Description of the task
Everything from the line with "Model this object" through the line with "tube_cap_l = 38; // [30:1:45]" should be repeated exactly, both of those lines included, and nothing else.

Data in this exercise
++++++++++

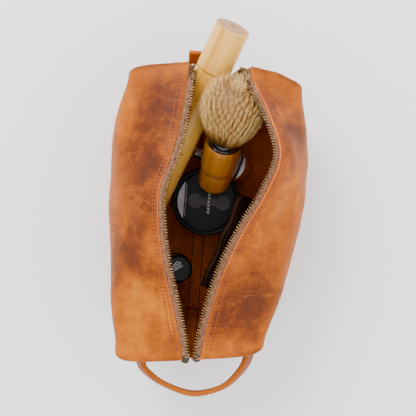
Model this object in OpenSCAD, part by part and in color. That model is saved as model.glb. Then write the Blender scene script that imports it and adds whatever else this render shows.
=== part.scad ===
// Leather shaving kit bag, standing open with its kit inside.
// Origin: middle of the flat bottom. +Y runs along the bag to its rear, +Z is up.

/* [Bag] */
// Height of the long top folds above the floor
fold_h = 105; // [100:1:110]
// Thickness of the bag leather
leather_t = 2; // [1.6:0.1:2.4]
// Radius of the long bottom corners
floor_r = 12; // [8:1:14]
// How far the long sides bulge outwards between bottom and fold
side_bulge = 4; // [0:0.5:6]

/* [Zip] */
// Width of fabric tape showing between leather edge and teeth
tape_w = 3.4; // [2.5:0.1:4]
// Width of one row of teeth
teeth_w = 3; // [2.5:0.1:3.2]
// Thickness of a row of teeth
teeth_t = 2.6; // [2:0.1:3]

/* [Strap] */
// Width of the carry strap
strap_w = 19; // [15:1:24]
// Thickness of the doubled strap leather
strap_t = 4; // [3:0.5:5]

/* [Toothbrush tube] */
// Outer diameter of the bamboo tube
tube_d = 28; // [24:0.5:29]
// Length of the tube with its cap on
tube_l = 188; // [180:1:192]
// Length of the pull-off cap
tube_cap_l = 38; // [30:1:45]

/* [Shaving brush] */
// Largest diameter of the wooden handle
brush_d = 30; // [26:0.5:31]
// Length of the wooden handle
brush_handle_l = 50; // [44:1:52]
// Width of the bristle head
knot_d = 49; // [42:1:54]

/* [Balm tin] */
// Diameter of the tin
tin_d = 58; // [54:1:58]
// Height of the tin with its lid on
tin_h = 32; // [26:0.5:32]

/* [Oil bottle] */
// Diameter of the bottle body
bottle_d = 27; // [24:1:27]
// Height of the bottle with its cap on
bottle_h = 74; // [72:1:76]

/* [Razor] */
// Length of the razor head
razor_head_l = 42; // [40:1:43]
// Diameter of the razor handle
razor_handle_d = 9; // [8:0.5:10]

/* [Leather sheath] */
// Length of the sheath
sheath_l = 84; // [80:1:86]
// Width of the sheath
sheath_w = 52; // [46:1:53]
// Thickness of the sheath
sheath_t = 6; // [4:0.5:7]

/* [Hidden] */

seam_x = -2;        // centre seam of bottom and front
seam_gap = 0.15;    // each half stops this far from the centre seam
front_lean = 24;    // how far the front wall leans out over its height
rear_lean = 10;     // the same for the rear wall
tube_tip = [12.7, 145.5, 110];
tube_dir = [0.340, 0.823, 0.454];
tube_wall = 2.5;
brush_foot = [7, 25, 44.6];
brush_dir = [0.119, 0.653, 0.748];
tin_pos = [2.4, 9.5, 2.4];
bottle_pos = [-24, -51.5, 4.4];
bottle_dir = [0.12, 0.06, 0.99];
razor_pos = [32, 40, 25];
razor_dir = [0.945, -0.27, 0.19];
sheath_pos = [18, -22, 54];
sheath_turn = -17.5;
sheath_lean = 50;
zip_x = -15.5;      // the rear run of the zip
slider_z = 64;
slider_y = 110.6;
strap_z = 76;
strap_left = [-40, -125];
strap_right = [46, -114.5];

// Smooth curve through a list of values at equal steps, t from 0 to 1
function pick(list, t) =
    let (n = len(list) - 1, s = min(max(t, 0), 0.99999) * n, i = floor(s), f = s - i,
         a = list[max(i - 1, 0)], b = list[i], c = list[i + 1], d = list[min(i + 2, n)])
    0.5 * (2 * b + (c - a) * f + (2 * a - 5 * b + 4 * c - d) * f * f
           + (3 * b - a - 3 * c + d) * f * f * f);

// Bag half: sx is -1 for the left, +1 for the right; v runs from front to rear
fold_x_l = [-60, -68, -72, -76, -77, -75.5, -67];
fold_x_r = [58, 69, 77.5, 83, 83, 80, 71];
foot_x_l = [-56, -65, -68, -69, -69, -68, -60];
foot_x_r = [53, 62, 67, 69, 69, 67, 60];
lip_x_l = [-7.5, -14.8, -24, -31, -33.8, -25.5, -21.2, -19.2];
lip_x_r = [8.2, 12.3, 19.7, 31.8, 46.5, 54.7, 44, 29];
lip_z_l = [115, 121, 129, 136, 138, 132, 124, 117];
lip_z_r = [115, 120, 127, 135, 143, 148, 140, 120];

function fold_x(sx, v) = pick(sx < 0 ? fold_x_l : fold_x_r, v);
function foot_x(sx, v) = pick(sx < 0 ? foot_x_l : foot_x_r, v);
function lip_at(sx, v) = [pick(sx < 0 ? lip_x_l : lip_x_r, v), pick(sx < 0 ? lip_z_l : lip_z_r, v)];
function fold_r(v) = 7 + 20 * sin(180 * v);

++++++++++

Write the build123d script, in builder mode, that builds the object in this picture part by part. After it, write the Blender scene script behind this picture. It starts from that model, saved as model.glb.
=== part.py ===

++++++++++

Result for this exercise
Model this object in OpenSCAD, part by part and in color. That model is saved as model.glb. Then write the Blender scene script that imports it and adds whatever else this render shows.
=== part.scad ===
// Leather shaving kit bag, standing open with its kit inside.
// Origin: middle of the flat bottom. +Y runs along the bag to its rear, +Z is up.

/* [Bag] */
// Height of the long top folds above the floor
fold_h = 105; // [100:1:110]
// Thickness of the bag leather
leather_t = 2; // [1.6:0.1:2.4]
// Radius of the long bottom corners
floor_r = 12; // [8:1:14]
// How far the long sides bulge outwards between bottom and fold
side_bulge = 4; // [0:0.5:6]

/* [Zip] */
// Width of fabric tape showing between leather edge and teeth
tape_w = 3.4; // [2.5:0.1:4]
// Width of one row of teeth
teeth_w = 3; // [2.5:0.1:3.2]
// Thickness of a row of teeth
teeth_t = 2.6; // [2:0.1:3]

/* [Strap] */
// Width of the carry strap
strap_w = 19; // [15:1:24]
// Thickness of the doubled strap leather
strap_t = 4; // [3:0.5:5]

/* [Toothbrush tube] */
// Outer diameter of the bamboo tube
tube_d = 28; // [24:0.5:29]
// Length of the tube with its cap on
tube_l = 188; // [180:1:192]
// Length of the pull-off cap
tube_cap_l = 38; // [30:1:45]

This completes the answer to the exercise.